Thursday, November 5, 2015

Weekly SST indices

I've been looking at SST data that I could track on a sub-monthly timescale, in the way I use NCEP reanalysis. I initially tried the daily AVHRR data which I download and plot here. That worked, but oiSST V2 draws on a wider range of sources, and is widely used for monthly indices. NOAA produces weekly gridded data, and gives tables of weekly data for the various NINO regions.

But they don't seem to give weekly averages for the globe, nor for latitude bands, and I think that would be useful. So I have been experimenting with downloading and integrating the grids, as with NCEP, with a view to adding to the latest data page.

I tested the NINO region integrals against the NOAA figures here, and they match to the one decimal place that NOAA provides. So I think the anomaly formation, using the NOAA daily climatology here, and the spatial integration are OK.

In this post, I'll show an active plot for the weeks to date of 2015 for the globe, the main NINO regions (details below) and four latitude bands (SH 60°-tropic, SH tropics, and NH likewise). Later I hope to give longer duration plots, and WebGL global maps.

The NINO regions are (NOAA map here):
  • NINO4 (5S-5N, 160E-150W)
  • NINO3.4 (5S-5N, 170W-120W)
  • NINO3 (5S-5N, 150W-90W)
  • NINO1+2 (10S-0, 90W-80W)


The plot is a version of the active plot in the data page.
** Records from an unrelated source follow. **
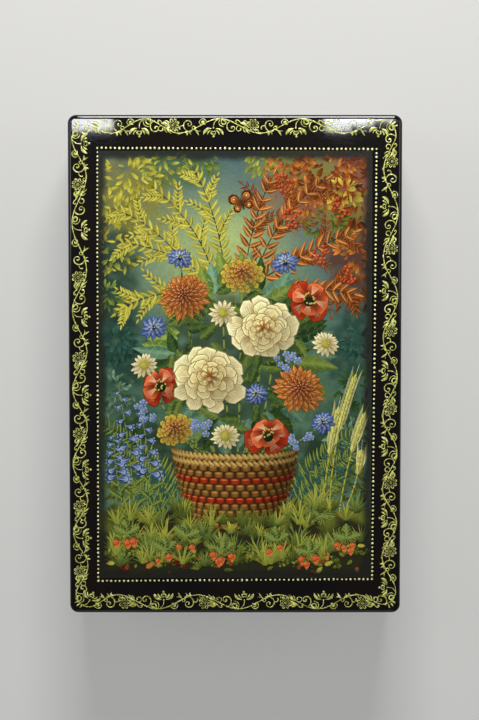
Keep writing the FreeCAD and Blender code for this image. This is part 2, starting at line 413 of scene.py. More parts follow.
shell = {
    "softEdge": 0.35 * mm,  # how much the polish has rounded each sharp edge
    "softSteps": 3,
    "mergeDistance": 0.002 * mm,
    "flatAngle": math.radians(0.6),
    "smoothAngle": math.radians(32),
}
innerX, innerY = wallHigh.x - wallThick + seamSlack, wallHigh.y - wallThick + seamSlack
shellLacquer = makeShellLacquer(
    "shellLacquer", (-innerX, -innerY, floorTop - seamSlack), (innerX, innerY, rimHigh.z + seamSlack))


def polishedCopy(node, name, body, softLevel=None, material=shellLacquer):
    # The CAD piece itself, joined up into clean faces, with the edges at one level rubbed round.
    copy = frame["nodes"][node].copy()
    copy.data = copy.data.copy()
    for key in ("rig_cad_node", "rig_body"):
        if key in copy:
            del copy[key]
    copy.parent = None
    bpy.context.scene.collection.objects.link(copy)
    editWhole(copy)
    bpy.ops.mesh.remove_doubles(threshold=shell["mergeDistance"])
    bpy.ops.mesh.customdata_custom_splitnormals_clear()
    bpy.ops.mesh.dissolve_limited(angle_limit=shell["flatAngle"])
    bpy.ops.object.mode_set(mode="OBJECT")
    if softLevel is not None:
        selectParts(copy, "EDGE", lambda ends: all(abs(end.z - softLevel) < seamSlack for end in ends))
        bpy.ops.mesh.bevel(offset=shell["softEdge"], segments=shell["softSteps"], affect="EDGES")
        leaveEditMode()
    smoothUnder(copy, shell["smoothAngle"])
    finishPiece(copy, name, body, material)
    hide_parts(node)


polishedCopy("bottom_board", "bottom_lacquer", "body")
polishedCopy("wound_wall", "wall_lacquer", "body", wallHigh.z)
polishedCopy("lid_rim", "rim_lacquer", "lid", rimLow.z)

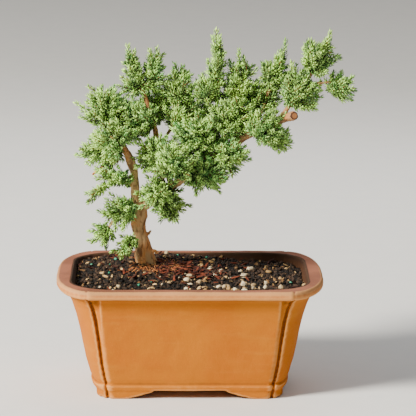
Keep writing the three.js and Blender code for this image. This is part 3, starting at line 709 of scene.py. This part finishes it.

I doubt that you'll need the x-axis drag facility, with only 43 weeks, and the trend won't be meaningful. The plot starts with everything showing, but you can toggle off data that you don't want. You may need to stretch the y-axis by draging (vertically) to the left of it. The anomaly base is 1981-2010. Here is is:










13 comments:

  1. Nice tooI. I have followed the OISST weekly for a while. It is interesting to compare the el Nino development 1997 and 2015 week by week. This year's el Nino is more central than that of 1997. Right now it is similar in Nino 3.4, stronger in Nino4, but weaker in Nino 1.2 and 3.

    A good place to follow SST in near real-time is here http://www.tropicaltidbits.com/analysis/ocean.html
    The common reanalyses does not provide SST (I believe) but CDAS does. If I get it right CDAS provide initiation conditions for weather models, and should thus be a kind of reanalysis.
    However, I trust OISST weekly much more than CDAS..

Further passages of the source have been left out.